YANBU, my DH doesn't drive either. He says he will start lessons, but doesn't. I get very irate with him about it sometimes.

However it can be a position of power to be the only driver. If you consider marriage to be a cold war with added sex (and I do) then driving is something that you do for the benefit of non-driver, ie you can expect some sort of reciprocal gesture from him. During the week your DP is simply not there so the driving would fall to you whether he can drive or not, but at the weekends it would be reasonable to expect a division of labour. You could do a list of things to be done, together with the time it takes and let him choose what he wants to do. So if one DC has to go to a party your DP can choose to take the child on the bus while you do housework and dinner, or you can drive the child while he does housework and dinner. The important thing to ensure is that he doesn't get to sit and watch the footy while you do everything.

One thing I have found useful is that I get much more say in where we go because I'm the one driving.
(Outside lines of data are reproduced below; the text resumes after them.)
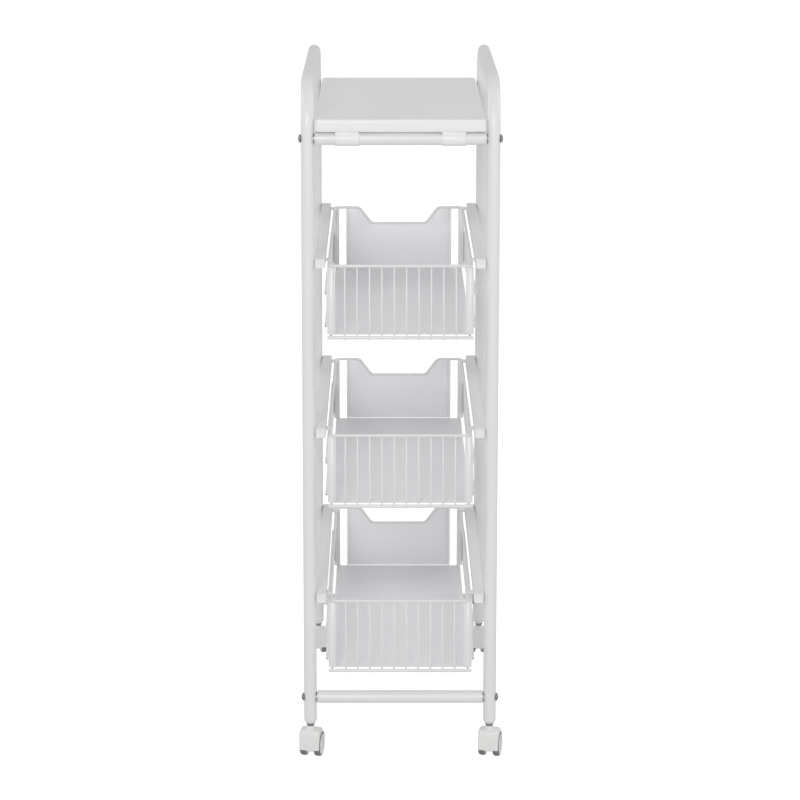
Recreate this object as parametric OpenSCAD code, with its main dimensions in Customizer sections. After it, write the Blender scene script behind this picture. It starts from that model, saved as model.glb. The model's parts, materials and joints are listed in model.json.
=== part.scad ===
// Slim rolling utility cart: two bent-tube side frames, a top tray and three sliding baskets.
// Millimetres, +Z up. The origin is on the floor under the middle of the cart.
// The capped ends of the rails face -Y. The baskets pull out towards +Y, hand notch first.

/* [Side frames] */
// Outside width over the two side frames
frame_w = 243; // [230:1:260]
// Distance between the front and rear post axes
post_span = 424; // [400:1:450]
// Height of the frame tops above the floor
frame_h = 868; // [860:1:900]
// Outside diameter of the frame tube
tube_d = 16; // [15:0.5:18]
// Wall thickness of the frame tube
tube_wall = 1.2; // [1:0.1:1.5]
// Bend radius of the frame corners, on the tube axis
bend_r = 55; // [40:1:70]
// Height of the lower ends of the posts
post_bottom = 50; // [49:0.5:52]

/* [Crossbars] */
// Height of the lower crossbars' axis
low_bar_z = 80.5; // [75:0.5:90]
// Height of the upper crossbars' axis
top_bar_z = 792.5; // [780:0.5:796]
// Diameter of the screws that hold the crossbars
screw_d = 6; // [5:0.5:6]

/* [Top tray] */
// Height of the tray's upper face
tray_z = 817; // [814:0.5:822]
// Width of the tray
tray_w = 208; // [200:1:209]
// Depth of the tray's turned-down lips
lip_h = 15; // [12:0.5:15.5]
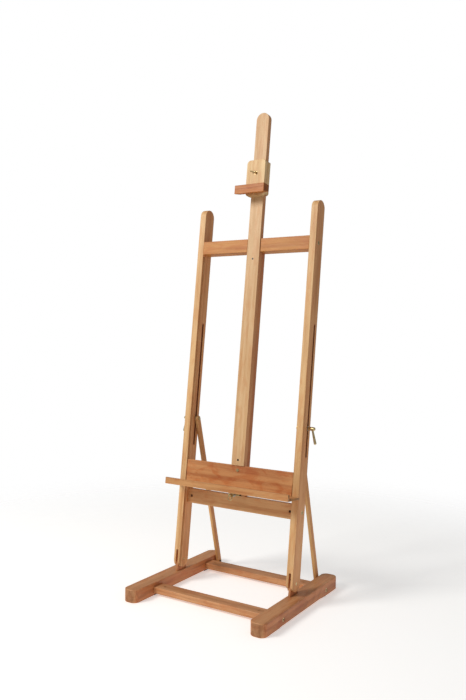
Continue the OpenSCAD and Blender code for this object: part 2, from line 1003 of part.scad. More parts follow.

Sometimes I simply refuse to drive, my argument is that DH has chosen not to drive for several decades so he has no grounds for complaint if I choose not to drive for one day. It's not all that big a deal at the moment because we live in London, but when we move to Ireland this summer I think DH is going to find life very difficult without a car and I won't put myself out to help him, so hopefully he will get fed up enough to actually learn.

pigletmania · 24/03/2010 13:40

I dont drive, I took my test and failed 4 times, and would love to learn in the future but cannot at the moment as money is tight and as a STAHM we just cannot afford to run two cars. My dh drives, so there is at least one driver there. I think that you are being a bit unreasonable, if that is the case why did you move to a rural location . When we moved we had to take so many things into consideration, not only the house, but public transport links and amenities, and the location of the schools. We are so lucky, our local primary (a good one)is a min walk away, the secondary school (excellent one too) is 10-15 min walk away.

You knew this before you had kids that he did not drive so why are you complaining now. What did they do before cars I wonder!

pigletmania · 24/03/2010 13:43

Why cant the child ferrying be done by public transport or on foot! Not only the op but others here have said, why is a car needed! If you plan carefully you can use public transport within reason of course!

ImSoNotTelling · 24/03/2010 13:43

This thread is an excellent demonstration of why public transport needs to be improved/invested in.

TottWriter · 24/03/2010 13:58

ISNT - Oh, completely. DP and I live right in the middle of town in a piddly house with no real garden because public transport is so utterly shot. I used to be able to drive, but until I'm seizure free for a year the DVLA have my licence, so I can see both sides, and wherever I'm standing it looks like plain old shite public transport to me.

When I was working I had a 20minute drive to work, which became a 2 hour slog on two buses and a train either way. I had to reduce to a 4 hour day because of my health, so I spent as long travelling as I did working. Moving so as not to be 'in the stix' is no guarantee that the OP's husband won't be in the same position, especially when you factor in their other constraints such as schools etc.

Sadly, there's no way public transport will improve, and in fact I wouldn't be surprised if countryside services deteriorated in the next few years while we pull out of recession (bus companies are arses), so he really does need to at least learn, even if they don't go out and get another car. Tbh, the cost thing is a misnomer - the OP can sit with him in the car while he learns at first, and naming him on the insurance is far cheaper than lessons at at least £20 a pop. Then when he's closer to taking the test you book with an instructor to learn how to pass the test, because it's a very set driving style.

OP, get some L-plates and plonk him in front of the wheel! He might even enjoy it; I know I did.